En su cuádruple papel de primera ministra, parlamentaria, militante del Partido Nacionalista y amiga de toda confianza de la pareja presidencial, Ana Jara ha demostrado, con su habilidad política y su locuacidad, ser el mejor pararrayos del gobierno.
Desde su aparición como primera vocera del gobierno después del presidente, Jara pudo haber desempeñado también, con cierto éxito, lo que esperábamos de ella: que fuera la bisagra entre el oficialismo y la oposición, no para atenuar los malhumores hepáticos de aquí y de allá (desde Daniel Abugattás hasta Mauricio Mulder), sino para colocar algunas líneas de consenso en el esfuerzo por avanzar en la reforma política pendiente.
No hay institucionalidad democrática posible sin reforma política y electoral, como estas resultarán a su vez ideales muertos en el tumulto sin el consenso básico entre las fuerzas partidarias más sensatas.

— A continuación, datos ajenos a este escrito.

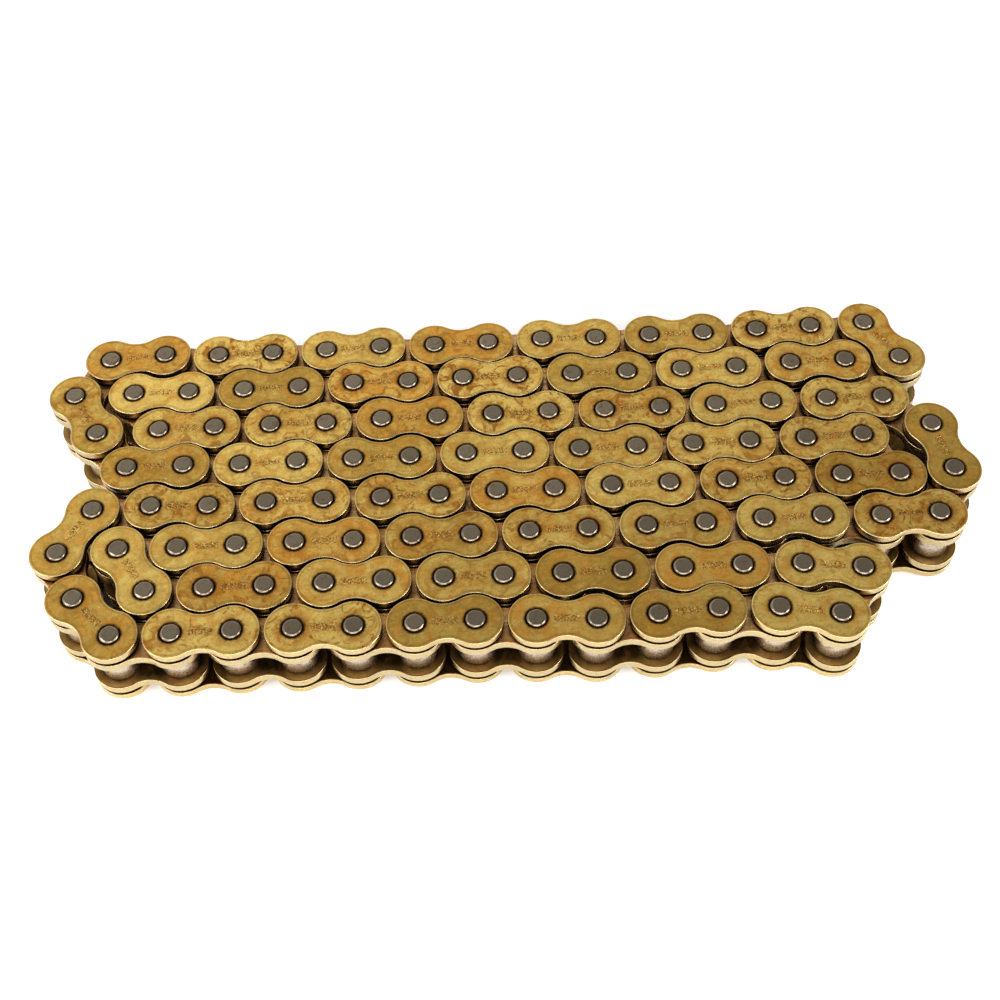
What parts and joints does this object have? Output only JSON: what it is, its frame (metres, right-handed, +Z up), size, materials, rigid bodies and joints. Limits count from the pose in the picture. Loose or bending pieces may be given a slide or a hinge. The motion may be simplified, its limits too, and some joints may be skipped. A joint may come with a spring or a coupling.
{
  "type": "roller chain",
  "caption": "Sealed roller drive chain with gold waisted link plates, steel pins and rollers, closed into a loop and laid flat in tight nested rows.",
  "frame": {"origin": "middle of the chain's footprint, on the plane that the pin ends rest on", "axes": "+Z up along the pins, +X along the rows, +Y towards the back row"},
  "size_m": [0.2622, 0.1134, 0.0227],
  "materials": {
    "outer_plate_gold": "gold-coloured plating over brushed steel, worn orange-brown round the pins",
    "inner_plate_gold": "gold-coloured plating over steel, a little browner than the outer plates",
    "pin_steel": "ground steel, riveted ends",
    "bush_steel": "ground steel",
    "roller_steel": "polished bright steel",
    "ring_rubber": "matt black rubber"
  },
  "bodies": {
    "root": {"outer_plates": "outer_plate_gold", "inner_plates": "inner_plate_gold", "pins": "pin_steel", "bushes": "bush_steel", "rollers": "roller_steel", "o_rings": "ring_rubber"},
    "link_01": {"link_01_inner_plates": "inner_plate_gold", "link_01_bushes": "bush_steel", "link_01_o_rings": "ring_rubber"},
    "roller_01": {"roller_01": "roller_steel"},
    "roller_02": {"roller_02": "roller_steel"},
    "link_02": {"link_02_outer_plates": "outer_plate_gold", "link_02_pins": "pin_steel"},
    "link_03": {"link_03_inner_plates": "inner_plate_gold", "link_03_bushes": "bush_steel", "link_03_o_rings": "ring_rubber"},
    "roller_03": {"roller_03": "roller_steel"},
    "roller_04": {"roller_04": "roller_steel"},
    "link_04": {"link_04_outer_plates": "outer_plate_gold", "link_04_pins": "pin_steel"},
    "link_05": {"link_05_inner_plates": "inner_plate_gold", "link_05_bushes": "bush_steel", "link_05_o_rings": "ring_rubber"},
    "roller_05": {"roller_05": "roller_steel"},
    "roller_06": {"roller_06": "roller_steel"},
    "link_06": {"link_06_outer_plates": "outer_plate_gold", "link_06_pins": "pin_steel"},
    "link_07": {"link_07_inner_plates": "inner_plate_gold", "link_07_bushes": "bush_steel", "link_07_o_rings": "ring_rubber"},
    "roller_07": {"roller_07": "roller_steel"},
    "roller_08": {"roller_08": "roller_steel"},
    "link_08": {"link_08_outer_plates": "outer_plate_gold", "link_08_pins": "pin_steel"},
    "link_09": {"link_09_inner_plates": "inner_plate_gold", "link_09_bushes": "bush_steel", "link_09_o_rings": "ring_rubber"},
    "roller_09": {"roller_09": "roller_steel"},
    "roller_10": {"roller_10": "roller_steel"},
    "link_10": {"link_10_outer_plates": "outer_plate_gold", "link_10_pins": "pin_steel"},
    "link_11": {"link_11_inner_plates": "inner_plate_gold", "link_11_bushes": "bush_steel", "link_11_o_rings": "ring_rubber"},
    "roller_11": {"roller_11": "roller_steel"},
    "roller_12": {"roller_12": "roller_steel"},
    "link_12": {"link_12_outer_plates": "outer_plate_gold", "link_12_pins": "pin_steel"},
    "link_13": {"link_13_inner_plates": "inner_plate_gold", "link_13_bushes": "bush_steel", "link_13_o_rings": "ring_rubber"},
    "roller_13": {"roller_13": "roller_steel"},
    "roller_14": {"roller_14": "roller_steel"},
    "link_14": {"link_14_outer_plates": "outer_plate_gold", "link_14_pins": "pin_steel"},
    "link_15": {"link_15_inner_plates": "inner_plate_gold", "link_15_bushes": "bush_steel", "link_15_o_rings": "ring_rubber"},
    "roller_15": {"roller_15": "roller_steel"},
    "roller_16": {"roller_16": "roller_steel"}
  },
  "joints": [
    {"name": "pivot_01", "type": "hinge", "parent": "root", "child": "link_01", "pos_m": [0.09338, -0.03546, 0.01136], "axis": [0, 0, 1], "range_deg": [0, 60]},
    {"name": "roller_spin_01", "type": "hinge", "parent": "link_01", "child": "roller_01", "pos_m": [0.09338, -0.03546, 0.01136], "axis": [0, 0, 1], "continuous": true},
    {"name": "roller_spin_02", "type": "hinge", "parent": "link_01", "child": "roller_02", "pos_m": [0.08546, -0.04921, 0.01136], "axis": [0, 0, 1], "continuous": true},
    {"name": "pivot_02", "type": "hinge", "parent": "link_01", "child": "link_02", "pos_m": [0.08546, -0.04921, 0.01136], "axis": [0, 0, 1], "range_deg": [0, 40]},
    {"name": "pivot_03", "type": "hinge", "parent": "link_02", "child": "link_03", "pos_m": [0.06978, -0.04668, 0.01136], "axis": [0, 0, 1], "range_deg": [0, 21]},
    {"name": "roller_spin_03", "type": "hinge", "parent": "link_03", "child": "roller_03", "pos_m": [0.06978, -0.04668, 0.01136], "axis": [0, 0, 1], "continuous": true},
    {"name": "roller_spin_04", "type": "hinge", "parent": "link_03", "child": "roller_04", "pos_m": [0.05391, -0.04634, 0.01136], "axis": [0, 0, 1], "continuous": true},
    {"name": "pivot_04", "type": "hinge", "parent": "link_03", "child": "link_04", "pos_m": [0.05391, -0.04634, 0.01136], "axis": [0, 0, 1], "range_deg": [0, 21]},
    {"name": "pivot_05", "type": "hinge", "parent": "link_04", "child": "link_05", "pos_m": [0.03807, -0.04737, 0.01136], "axis": [0, 0, 1], "range_deg": [0, 21]},
    {"name": "roller_spin_05", "type": "hinge", "parent": "link_05", "child": "roller_05", "pos_m": [0.03807, -0.04737, 0.01136], "axis": [0, 0, 1], "continuous": true},
    {"name": "roller_spin_06", "type": "hinge", "parent": "link_05", "child": "roller_06", "pos_m": [0.02221, -0.048, 0.01136], "axis": [0, 0, 1], "continuous": true},
    {"name": "pivot_06", "type": "hinge", "parent": "link_05", "child": "link_06", "pos_m": [0.02221, -0.048, 0.01136], "axis": [0, 0, 1], "range_deg": [0, 21]},
    {"name": "pivot_07", "type": "hinge", "parent": "link_06", "child": "link_07", "pos_m": [0.00635, -0.04735, 0.01136], "axis": [0, 0, 1], "range_deg": [0, 21]},
    {"name": "roller_spin_07", "type": "hinge", "parent": "link_07", "child": "roller_07", "pos_m": [0.00635, -0.04735, 0.01136], "axis": [0, 0, 1], "continuous": true},
    {"name": "roller_spin_08", "type": "hinge", "parent": "link_07", "child": "roller_08", "pos_m": [-0.00952, -0.04689, 0.01136], "axis": [0, 0, 1], "continuous": true},
    {"name": "pivot_08", "type": "hinge", "parent": "link_07", "child": "link_08", "pos_m": [-0.00952, -0.04689, 0.01136], "axis": [0, 0, 1], "range_deg": [0, 21]},
    {"name": "pivot_09", "type": "hinge", "parent": "link_08", "child": "link_09", "pos_m": [-0.02539, -0.04731, 0.01136], "axis": [0, 0, 1], "range_deg": [0, 21]},
    {"name": "roller_spin_09", "type": "hinge", "parent": "link_09", "child": "roller_09", "pos_m": [-0.02539, -0.04731, 0.01136], "axis": [0, 0, 1], "continuous": true},
    {"name": "roller_spin_10", "type": "hinge", "parent": "link_09", "child": "roller_10", "pos_m": [-0.04127, -0.04742, 0.01136], "axis": [0, 0, 1], "continuous": true},
    {"name": "pivot_10", "type": "hinge", "parent": "link_09", "child": "link_10", "pos_m": [-0.04127, -0.04742, 0.01136], "axis": [0, 0, 1], "range_deg": [0, 21]},
    {"name": "pivot_11", "type": "hinge", "parent": "link_10", "child": "link_11", "pos_m": [-0.05714, -0.04741, 0.01136], "axis": [0, 0, 1], "range_deg": [0, 21]},
    {"name": "roller_spin_11", "type": "hinge", "parent": "link_11", "child": "roller_11", "pos_m": [-0.05714, -0.04741, 0.01136], "axis": [0, 0, 1], "continuous": true},
    {"name": "roller_spin_12", "type": "hinge", "parent": "link_11", "child": "roller_12", "pos_m": [-0.07301, -0.04727, 0.01136], "axis": [0, 0, 1], "continuous": true},
    {"name": "pivot_12", "type": "hinge", "parent": "link_11", "child": "link_12", "pos_m": [-0.07301, -0.04727, 0.01136], "axis": [0, 0, 1], "range_deg": [0, 21]},
    {"name": "pivot_13", "type": "hinge", "parent": "link_12", "child": "link_13", "pos_m": [-0.08889, -0.04751, 0.01136], "axis": [0, 0, 1], "range_deg": [0, 21]},
    {"name": "roller_spin_13", "type": "hinge", "parent": "link_13", "child": "roller_13", "pos_m": [-0.08889, -0.04751, 0.01136], "axis": [0, 0, 1], "continuous": true},
    {"name": "roller_spin_14", "type": "hinge", "parent": "link_13", "child": "roller_14", "pos_m": [-0.10476, -0.04739, 0.01136], "axis": [0, 0, 1], "continuous": true},
    {"name": "pivot_14", "type": "hinge", "parent": "link_13", "child": "link_14", "pos_m": [-0.10476, -0.04739, 0.01136], "axis": [0, 0, 1], "range_deg": [0, 21]},
    {"name": "pivot_15", "type": "hinge", "parent": "link_14", "child": "link_15", "pos_m": [-0.11571, -0.0359, 0.01136], "axis": [0, 0, 1], "range_deg": [0, 21]},
    {"name": "roller_spin_15", "type": "hinge", "parent": "link_15", "child": "roller_15", "pos_m": [-0.11571, -0.0359, 0.01136], "axis": [0, 0, 1], "continuous": true},
    {"name": "roller_spin_16", "type": "hinge", "parent": "link_15", "child": "roller_16", "pos_m": [-0.12189, -0.02127, 0.01136], "axis": [0, 0, 1], "continuous": true}
  ]
}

Lamentablemente la primera ministra pasó a gran velocidad de su defensa tenaz por el voto de confianza al duelo pico a pico con la Comisión Investigadora del Caso López Meneses (Insólito resguardo policial a la casa del ex operador de Vladimiro Montesinos). Entre una y otra tarea no le ha quedado a Jara ni el espacio político propicio ni las ganas concertadoras de otro tiempo para ocuparse de un consenso parlamentario sumamente vital.
Este cabo suelto, el del frustrado consenso, debiera quitarle el sueño a Ana Jara, de la misma manera que a Ana María Solórzano, cuya presidencia del Congreso parece más asustarla que suscitarle algún emprendimiento válido.
Jara se ha batido en todos los terrenos a los que la Comisión López Meneses ha querido llevarla, descartando la posibilidad de que el presidente Ollanta Humala vaya a comparecer como testigo.
Sin embargo debió haber accedido a canalizar un informe presidencial por escrito de la actuación del gobierno respecto del resguardo policial sin duda harto conocido, aunque basado en una orden que nadie sabe o que nadie quiere reconocer de dónde provino.
Las razones que expone Jara para apartar al presidente de este intrincado caso no justifican el segundo cabo suelto que su despacho deja en el tapete político: aquel que toca la responsabilidad del gobierno en el descomunal resguardo, en tanto y en cuando hubo renuncias y destituciones del más alto nivel como la del ministro del Interior Wilfredo Pedraza, la del asesor presidencial en temas de Defensa y Seguridad Nacional, Adrián Villafuerte, y del entonces jefe de la región policial de Lima, Luis Praeli.
Todos ellos sólo podían abandonar sus cargos a instancias del Jefe de Estado.
Aquí hay pues un cabo suelto caliente (el de la responsabilidad del gobierno) que no puede ser soplado a la mesa de la policía nacional.
Los otros dos cabos sueltos puestos en debate por la primera ministra tienen que ver con su propuesta de un careo entre el almirante José Cueto, ex presidente del Comando Conjunto de las Fuerzas Armadas y el ex Director de la Policía Nacional Raúl Salazar, que no entendemos porqué la comisión rehúye convocar.